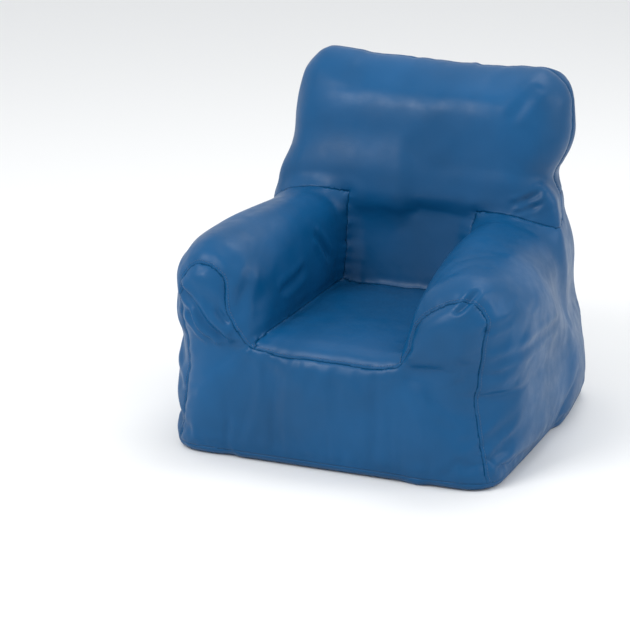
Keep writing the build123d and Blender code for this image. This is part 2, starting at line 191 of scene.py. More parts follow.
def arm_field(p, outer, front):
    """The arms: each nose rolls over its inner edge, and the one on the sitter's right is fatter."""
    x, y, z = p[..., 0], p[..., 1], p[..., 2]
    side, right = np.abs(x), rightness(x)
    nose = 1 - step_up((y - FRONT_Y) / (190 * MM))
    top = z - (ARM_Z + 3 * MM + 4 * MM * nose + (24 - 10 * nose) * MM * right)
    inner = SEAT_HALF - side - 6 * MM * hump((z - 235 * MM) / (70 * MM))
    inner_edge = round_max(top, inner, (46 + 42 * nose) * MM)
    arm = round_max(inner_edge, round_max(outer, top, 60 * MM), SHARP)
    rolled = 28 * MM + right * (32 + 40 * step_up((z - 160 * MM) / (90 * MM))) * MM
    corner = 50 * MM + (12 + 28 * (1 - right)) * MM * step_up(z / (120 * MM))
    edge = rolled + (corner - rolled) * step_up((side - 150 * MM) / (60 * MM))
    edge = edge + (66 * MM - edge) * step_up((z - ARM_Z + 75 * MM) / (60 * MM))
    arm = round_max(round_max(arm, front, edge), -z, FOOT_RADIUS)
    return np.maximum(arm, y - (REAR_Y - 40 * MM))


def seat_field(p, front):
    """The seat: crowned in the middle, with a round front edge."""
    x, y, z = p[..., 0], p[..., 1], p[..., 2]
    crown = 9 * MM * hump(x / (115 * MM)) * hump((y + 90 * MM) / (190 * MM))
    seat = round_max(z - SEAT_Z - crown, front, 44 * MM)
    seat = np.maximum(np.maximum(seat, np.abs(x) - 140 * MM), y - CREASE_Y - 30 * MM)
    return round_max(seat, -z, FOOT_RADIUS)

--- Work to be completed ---
Repeat the data verbatim.

--- Answer to this problem ---
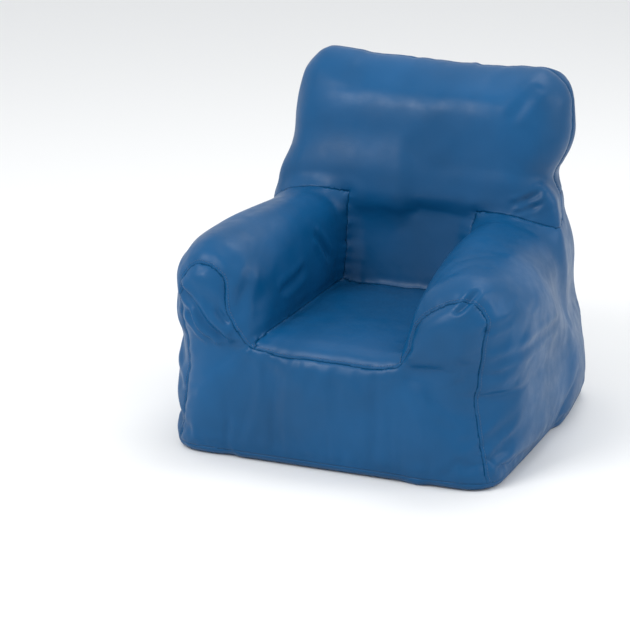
Keep writing the build123d and Blender code for this image. This is part 2, starting at line 191 of scene.py. More parts follow.
def arm_field(p, outer, front):
    """The arms: each nose rolls over its inner edge, and the one on the sitter's right is fatter."""
    x, y, z = p[..., 0], p[..., 1], p[..., 2]
    side, right = np.abs(x), rightness(x)
    nose = 1 - step_up((y - FRONT_Y) / (190 * MM))
    top = z - (ARM_Z + 3 * MM + 4 * MM * nose + (24 - 10 * nose) * MM * right)
    inner = SEAT_HALF - side - 6 * MM * hump((z - 235 * MM) / (70 * MM))
    inner_edge = round_max(top, inner, (46 + 42 * nose) * MM)
    arm = round_max(inner_edge, round_max(outer, top, 60 * MM), SHARP)
    rolled = 28 * MM + right * (32 + 40 * step_up((z - 160 * MM) / (90 * MM))) * MM
    corner = 50 * MM + (12 + 28 * (1 - right)) * MM * step_up(z / (120 * MM))
    edge = rolled + (corner - rolled) * step_up((side - 150 * MM) / (60 * MM))
    edge = edge + (66 * MM - edge) * step_up((z - ARM_Z + 75 * MM) / (60 * MM))
    arm = round_max(round_max(arm, front, edge), -z, FOOT_RADIUS)
    return np.maximum(arm, y - (REAR_Y - 40 * MM))


def seat_field(p, front):
    """The seat: crowned in the middle, with a round front edge."""
    x, y, z = p[..., 0], p[..., 1], p[..., 2]
    crown = 9 * MM * hump(x / (115 * MM)) * hump((y + 90 * MM) / (190 * MM))
    seat = round_max(z - SEAT_Z - crown, front, 44 * MM)
    seat = np.maximum(np.maximum(seat, np.abs(x) - 140 * MM), y - CREASE_Y - 30 * MM)
    return round_max(seat, -z, FOOT_RADIUS)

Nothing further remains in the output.